Rubus pascuus

Scientific classification
- Kingdom: Plantae
- Clade: Embryophytes
- Clade: Tracheophytes
- Clade: Spermatophytes
- Clade: Angiosperms
- Clade: Eudicots
- Clade: Rosids
- Order: Rosales
- Family: Rosaceae
- Genus: Rubus
- Species: R. pascuus
- Binomial name: Rubus pascuus L.H.Bailey
- Synonyms: Rubus serissimus L.H.Bailey; Rubus uliginosus Fernald;

= Rubus pascuus =

- Genus: Rubus
- Species: pascuus
- Authority: L.H.Bailey
- Synonyms: Rubus serissimus L.H.Bailey, Rubus uliginosus Fernald

Species of fruit and plant

Rubus pascuus is an uncommon North American species of bramble.

==Description==
The plant has coarse, woody canes, often 2-5 m long and heavily armed with strong, flattened and sometimes recurved prickles. It is differentiated into first-year stems, usually without flowers or fruit (primocanes) and 2nd-year stems with flowers and fruit (floricanes). Strong, recurved prickles also arm the underside of the leaves and the stems of the flowering/fruiting area (raceme). The stems are canescent, being covered by short, fine, grayish hairs.

The leaves are mostly compound, and trifoliate, consisting of 3 leaflets. The central leaflet is on a short stalk (rachis), the side leaflets touching (sessile) the leaf stalk. The leaflets are generally oval (ovate-oblong), the tips slightly tapering to a small peak (acute), the margins with tiny, irregular teeth (coarsely double-serrate). The side leaflets on the primocane are occasionally slightly lobed. The underside of the leaves are very light/bright grayish with little hairs.

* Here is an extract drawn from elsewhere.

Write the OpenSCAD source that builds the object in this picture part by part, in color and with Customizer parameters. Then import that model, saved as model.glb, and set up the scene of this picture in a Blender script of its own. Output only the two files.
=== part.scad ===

The flower petals are white to pale-pink. The fruits turn from green to red to dark purple or black as they ripen. The fruit breaks off with the tip of the stem inside (retaining the receptacle) like a typical blackberry, as opposed to a concave raspberry, which separates from the receptacle.

=== Similar species ===
The whitish underside of the leaves sets it apart from similar species with recurved prickles such as Rubus argutus.

==Taxonomy==
The genetics of Rubus is extremely complex, so it is difficult to decide on which groups should be recognized as species. There are many rare species with limited ranges such as this. Further study is suggested to clarify the taxonomy.

==Distribution and habitat==
The species grows only in the United States, primarily in the Ozarks of Missouri and Arkansas but with scattered populations farther east in New Jersey, Maryland, Virginia, and the Carolinas.

==Uses==
The fruits are edible and taste like any other blackberry.